--- Start of Records for the exercise ---

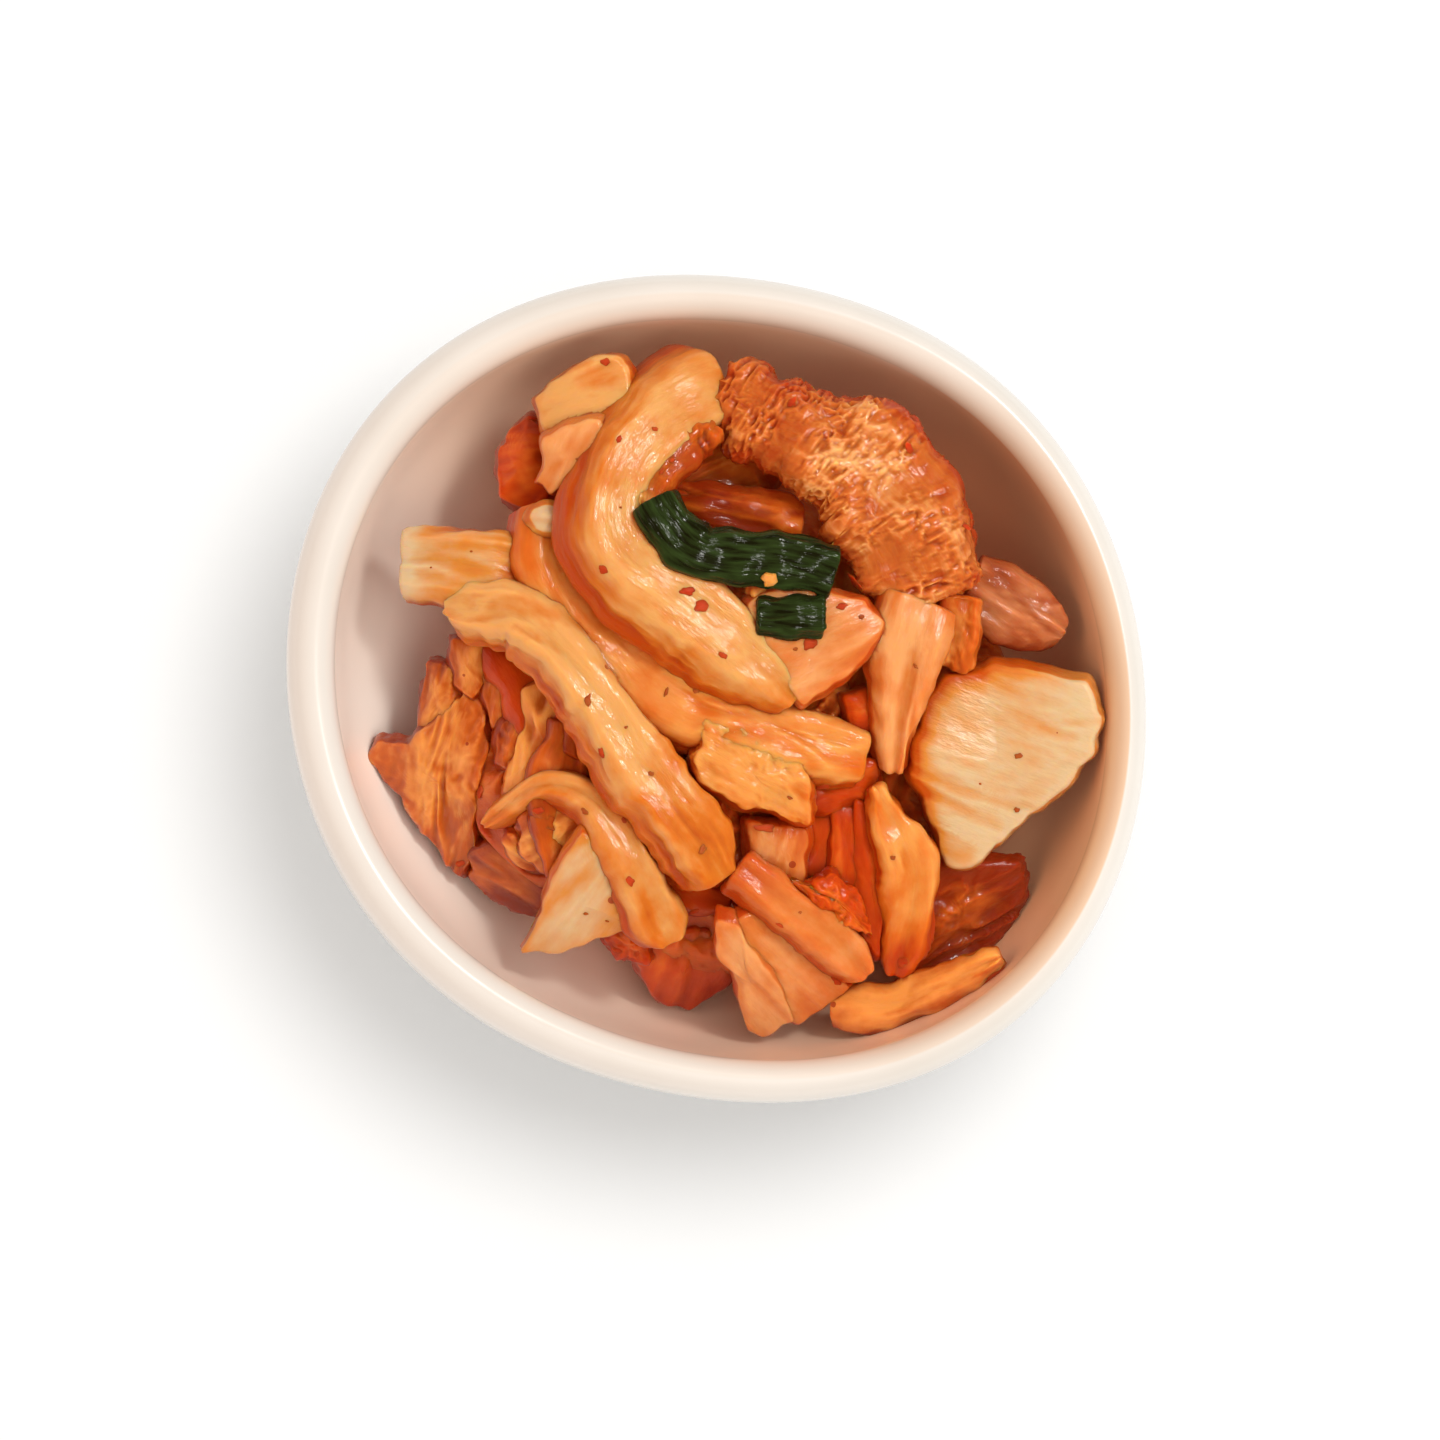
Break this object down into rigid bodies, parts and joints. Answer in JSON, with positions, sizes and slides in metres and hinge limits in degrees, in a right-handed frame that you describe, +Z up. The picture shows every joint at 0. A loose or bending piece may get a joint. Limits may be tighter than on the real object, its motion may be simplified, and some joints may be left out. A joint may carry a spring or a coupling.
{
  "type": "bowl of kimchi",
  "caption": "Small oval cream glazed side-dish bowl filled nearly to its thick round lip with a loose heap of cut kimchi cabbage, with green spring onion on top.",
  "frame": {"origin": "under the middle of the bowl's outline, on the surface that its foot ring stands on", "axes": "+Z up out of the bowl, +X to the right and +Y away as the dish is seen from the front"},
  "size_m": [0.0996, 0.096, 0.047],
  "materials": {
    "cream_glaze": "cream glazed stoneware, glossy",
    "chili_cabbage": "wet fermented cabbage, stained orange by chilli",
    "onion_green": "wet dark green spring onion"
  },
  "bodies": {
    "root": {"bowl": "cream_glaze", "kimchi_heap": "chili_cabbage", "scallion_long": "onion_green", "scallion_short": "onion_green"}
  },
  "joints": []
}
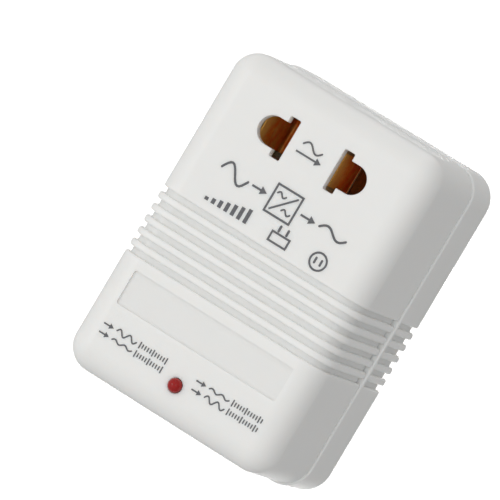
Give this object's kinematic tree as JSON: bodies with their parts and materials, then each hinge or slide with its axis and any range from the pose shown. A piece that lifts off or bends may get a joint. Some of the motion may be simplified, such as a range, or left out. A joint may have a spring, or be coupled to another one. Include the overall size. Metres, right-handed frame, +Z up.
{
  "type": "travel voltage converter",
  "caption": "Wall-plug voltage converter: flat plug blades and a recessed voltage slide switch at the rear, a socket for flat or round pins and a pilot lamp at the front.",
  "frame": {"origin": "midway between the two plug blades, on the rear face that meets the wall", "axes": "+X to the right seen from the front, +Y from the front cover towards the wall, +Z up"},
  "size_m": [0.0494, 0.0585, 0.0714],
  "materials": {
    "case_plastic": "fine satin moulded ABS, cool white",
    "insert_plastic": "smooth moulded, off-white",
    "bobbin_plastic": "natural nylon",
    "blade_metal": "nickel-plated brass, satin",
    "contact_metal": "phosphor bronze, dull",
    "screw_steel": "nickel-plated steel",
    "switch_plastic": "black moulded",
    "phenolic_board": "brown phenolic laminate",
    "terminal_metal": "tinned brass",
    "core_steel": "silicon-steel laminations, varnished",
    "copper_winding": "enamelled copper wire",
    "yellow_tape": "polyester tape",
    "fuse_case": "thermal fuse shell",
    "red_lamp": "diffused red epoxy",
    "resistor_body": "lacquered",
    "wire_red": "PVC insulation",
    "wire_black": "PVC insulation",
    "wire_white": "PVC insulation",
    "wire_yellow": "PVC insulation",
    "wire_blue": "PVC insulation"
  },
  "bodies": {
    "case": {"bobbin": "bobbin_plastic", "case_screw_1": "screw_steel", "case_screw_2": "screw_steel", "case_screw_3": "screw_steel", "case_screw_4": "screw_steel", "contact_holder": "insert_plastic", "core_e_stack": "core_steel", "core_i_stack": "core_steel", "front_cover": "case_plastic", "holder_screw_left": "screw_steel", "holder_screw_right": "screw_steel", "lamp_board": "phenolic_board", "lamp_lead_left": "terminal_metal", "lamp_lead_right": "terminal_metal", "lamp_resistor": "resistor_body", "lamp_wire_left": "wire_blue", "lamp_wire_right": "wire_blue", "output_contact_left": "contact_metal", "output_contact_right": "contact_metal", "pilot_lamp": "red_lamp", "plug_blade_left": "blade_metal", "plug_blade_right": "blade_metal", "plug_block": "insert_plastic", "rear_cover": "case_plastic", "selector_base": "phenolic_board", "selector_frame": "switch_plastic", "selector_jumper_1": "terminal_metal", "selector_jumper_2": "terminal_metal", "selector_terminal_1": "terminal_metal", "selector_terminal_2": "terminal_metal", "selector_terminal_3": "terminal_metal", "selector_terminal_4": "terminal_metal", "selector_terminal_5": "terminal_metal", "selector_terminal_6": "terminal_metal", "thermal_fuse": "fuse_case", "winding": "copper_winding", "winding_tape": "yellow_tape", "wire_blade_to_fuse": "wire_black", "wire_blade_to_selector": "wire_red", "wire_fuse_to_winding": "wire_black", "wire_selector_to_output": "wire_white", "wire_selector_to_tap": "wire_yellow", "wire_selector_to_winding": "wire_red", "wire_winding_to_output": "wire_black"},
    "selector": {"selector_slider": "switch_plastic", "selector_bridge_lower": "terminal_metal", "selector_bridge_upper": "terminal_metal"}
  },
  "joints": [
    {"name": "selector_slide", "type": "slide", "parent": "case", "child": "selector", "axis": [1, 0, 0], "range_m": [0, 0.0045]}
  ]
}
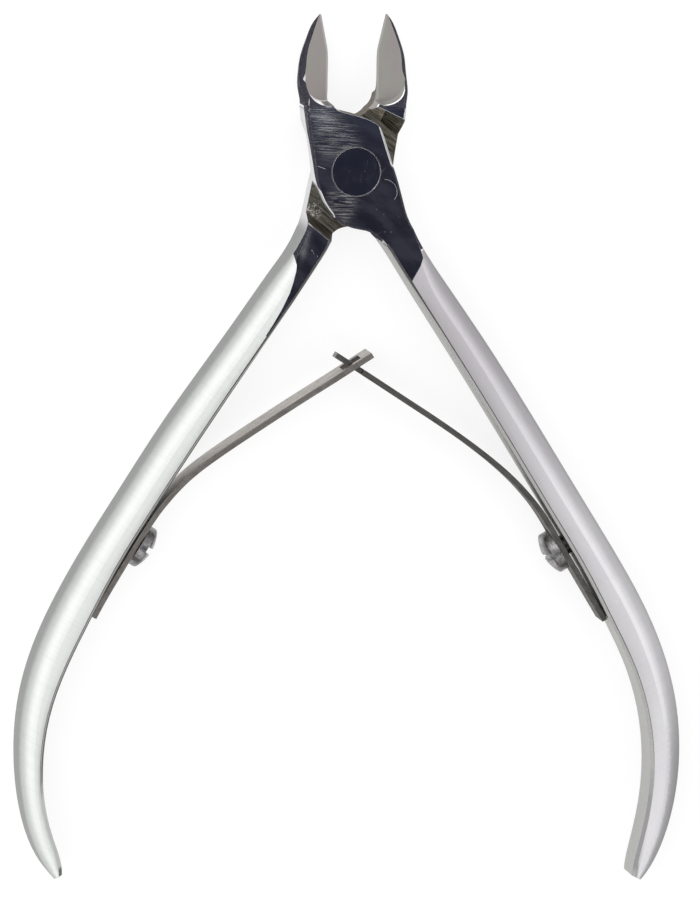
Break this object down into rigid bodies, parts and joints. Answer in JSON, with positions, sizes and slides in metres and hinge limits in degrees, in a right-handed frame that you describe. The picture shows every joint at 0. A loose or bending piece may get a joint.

--- End of Records for the exercise ---

- **Problem details**:
Please repeat the listing exactly, with nothing left out.

- **Output for this task**:
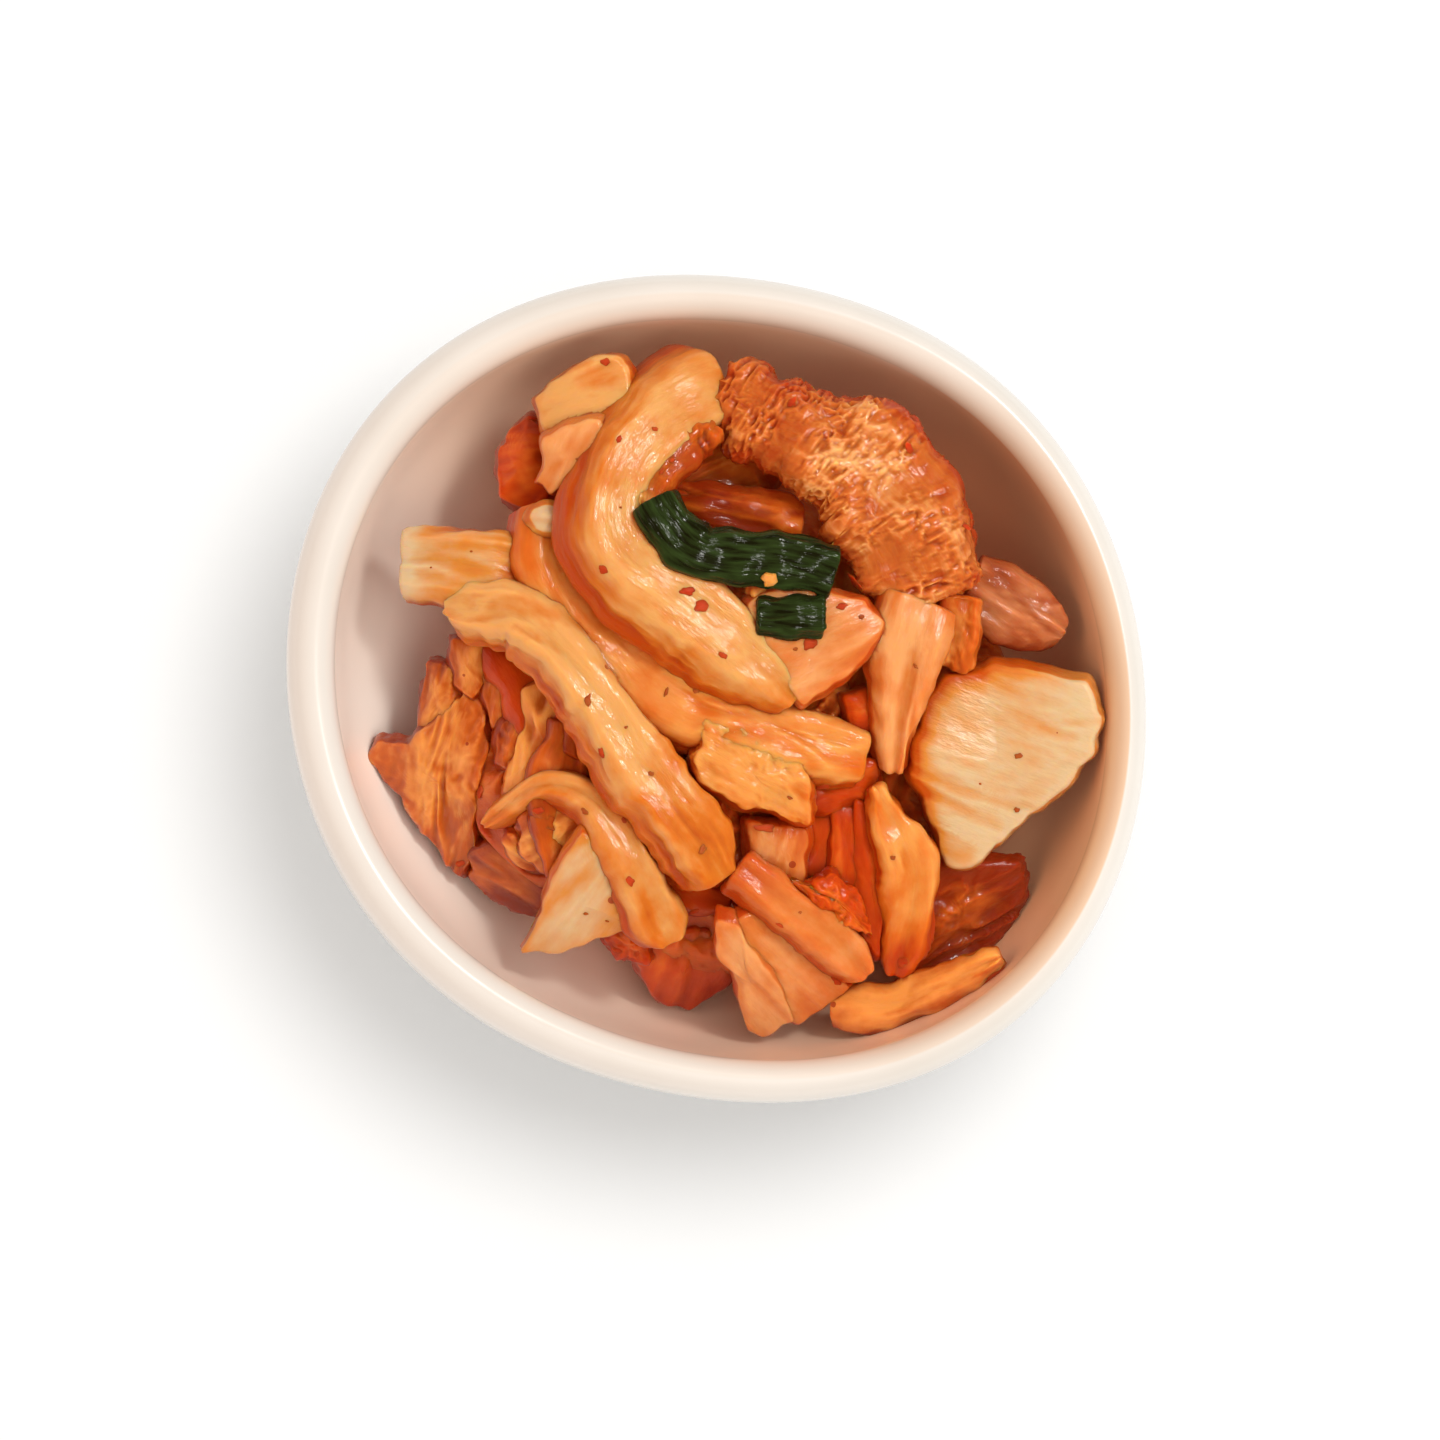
Break this object down into rigid bodies, parts and joints. Answer in JSON, with positions, sizes and slides in metres and hinge limits in degrees, in a right-handed frame that you describe, +Z up. The picture shows every joint at 0. A loose or bending piece may get a joint. Limits may be tighter than on the real object, its motion may be simplified, and some joints may be left out. A joint may carry a spring or a coupling.
{
  "type": "bowl of kimchi",
  "caption": "Small oval cream glazed side-dish bowl filled nearly to its thick round lip with a loose heap of cut kimchi cabbage, with green spring onion on top.",
  "frame": {"origin": "under the middle of the bowl's outline, on the surface that its foot ring stands on", "axes": "+Z up out of the bowl, +X to the right and +Y away as the dish is seen from the front"},
  "size_m": [0.0996, 0.096, 0.047],
  "materials": {
    "cream_glaze": "cream glazed stoneware, glossy",
    "chili_cabbage": "wet fermented cabbage, stained orange by chilli",
    "onion_green": "wet dark green spring onion"
  },
  "bodies": {
    "root": {"bowl": "cream_glaze", "kimchi_heap": "chili_cabbage", "scallion_long": "onion_green", "scallion_short": "onion_green"}
  },
  "joints": []
}
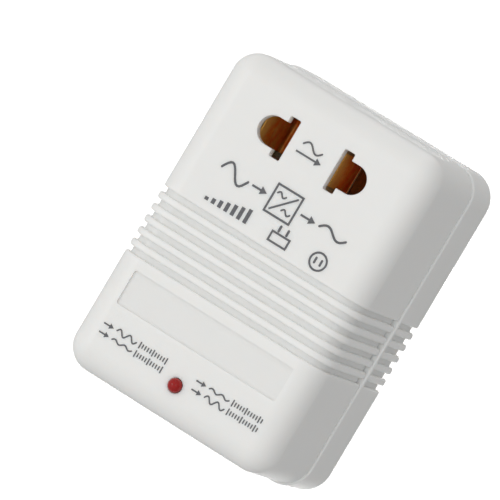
Give this object's kinematic tree as JSON: bodies with their parts and materials, then each hinge or slide with its axis and any range from the pose shown. A piece that lifts off or bends may get a joint. Some of the motion may be simplified, such as a range, or left out. A joint may have a spring, or be coupled to another one. Include the overall size. Metres, right-handed frame, +Z up.
{
  "type": "travel voltage converter",
  "caption": "Wall-plug voltage converter: flat plug blades and a recessed voltage slide switch at the rear, a socket for flat or round pins and a pilot lamp at the front.",
  "frame": {"origin": "midway between the two plug blades, on the rear face that meets the wall", "axes": "+X to the right seen from the front, +Y from the front cover towards the wall, +Z up"},
  "size_m": [0.0494, 0.0585, 0.0714],
  "materials": {
    "case_plastic": "fine satin moulded ABS, cool white",
    "insert_plastic": "smooth moulded, off-white",
    "bobbin_plastic": "natural nylon",
    "blade_metal": "nickel-plated brass, satin",
    "contact_metal": "phosphor bronze, dull",
    "screw_steel": "nickel-plated steel",
    "switch_plastic": "black moulded",
    "phenolic_board": "brown phenolic laminate",
    "terminal_metal": "tinned brass",
    "core_steel": "silicon-steel laminations, varnished",
    "copper_winding": "enamelled copper wire",
    "yellow_tape": "polyester tape",
    "fuse_case": "thermal fuse shell",
    "red_lamp": "diffused red epoxy",
    "resistor_body": "lacquered",
    "wire_red": "PVC insulation",
    "wire_black": "PVC insulation",
    "wire_white": "PVC insulation",
    "wire_yellow": "PVC insulation",
    "wire_blue": "PVC insulation"
  },
  "bodies": {
    "case": {"bobbin": "bobbin_plastic", "case_screw_1": "screw_steel", "case_screw_2": "screw_steel", "case_screw_3": "screw_steel", "case_screw_4": "screw_steel", "contact_holder": "insert_plastic", "core_e_stack": "core_steel", "core_i_stack": "core_steel", "front_cover": "case_plastic", "holder_screw_left": "screw_steel", "holder_screw_right": "screw_steel", "lamp_board": "phenolic_board", "lamp_lead_left": "terminal_metal", "lamp_lead_right": "terminal_metal", "lamp_resistor": "resistor_body", "lamp_wire_left": "wire_blue", "lamp_wire_right": "wire_blue", "output_contact_left": "contact_metal", "output_contact_right": "contact_metal", "pilot_lamp": "red_lamp", "plug_blade_left": "blade_metal", "plug_blade_right": "blade_metal", "plug_block": "insert_plastic", "rear_cover": "case_plastic", "selector_base": "phenolic_board", "selector_frame": "switch_plastic", "selector_jumper_1": "terminal_metal", "selector_jumper_2": "terminal_metal", "selector_terminal_1": "terminal_metal", "selector_terminal_2": "terminal_metal", "selector_terminal_3": "terminal_metal", "selector_terminal_4": "terminal_metal", "selector_terminal_5": "terminal_metal", "selector_terminal_6": "terminal_metal", "thermal_fuse": "fuse_case", "winding": "copper_winding", "winding_tape": "yellow_tape", "wire_blade_to_fuse": "wire_black", "wire_blade_to_selector": "wire_red", "wire_fuse_to_winding": "wire_black", "wire_selector_to_output": "wire_white", "wire_selector_to_tap": "wire_yellow", "wire_selector_to_winding": "wire_red", "wire_winding_to_output": "wire_black"},
    "selector": {"selector_slider": "switch_plastic", "selector_bridge_lower": "terminal_metal", "selector_bridge_upper": "terminal_metal"}
  },
  "joints": [
    {"name": "selector_slide", "type": "slide", "parent": "case", "child": "selector", "axis": [1, 0, 0], "range_m": [0, 0.0045]}
  ]
}
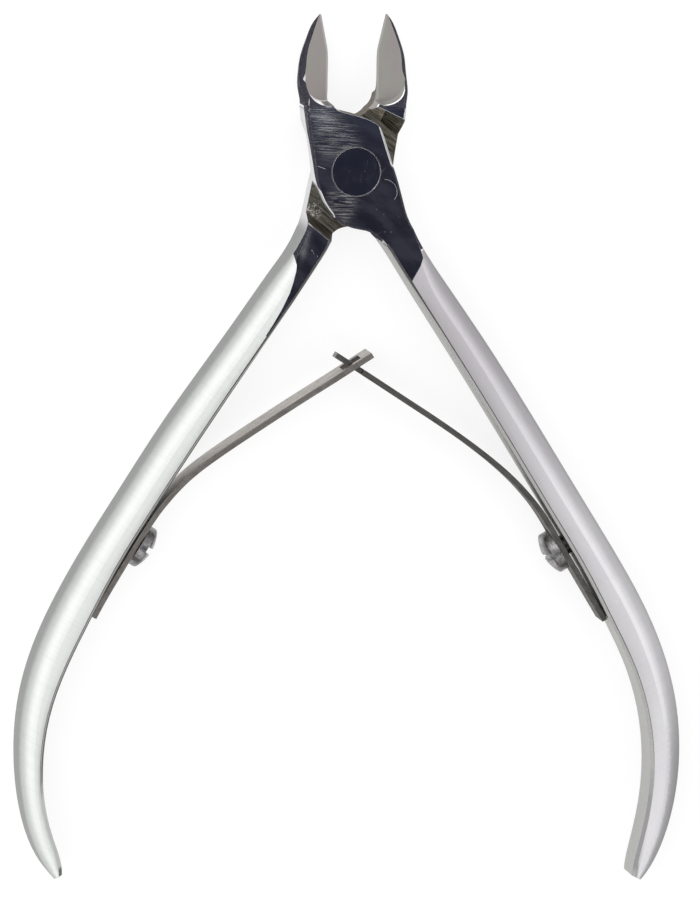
Break this object down into rigid bodies, parts and joints. Answer in JSON, with positions, sizes and slides in metres and hinge limits in degrees, in a right-handed frame that you describe. The picture shows every joint at 0. A loose or bending piece may get a joint.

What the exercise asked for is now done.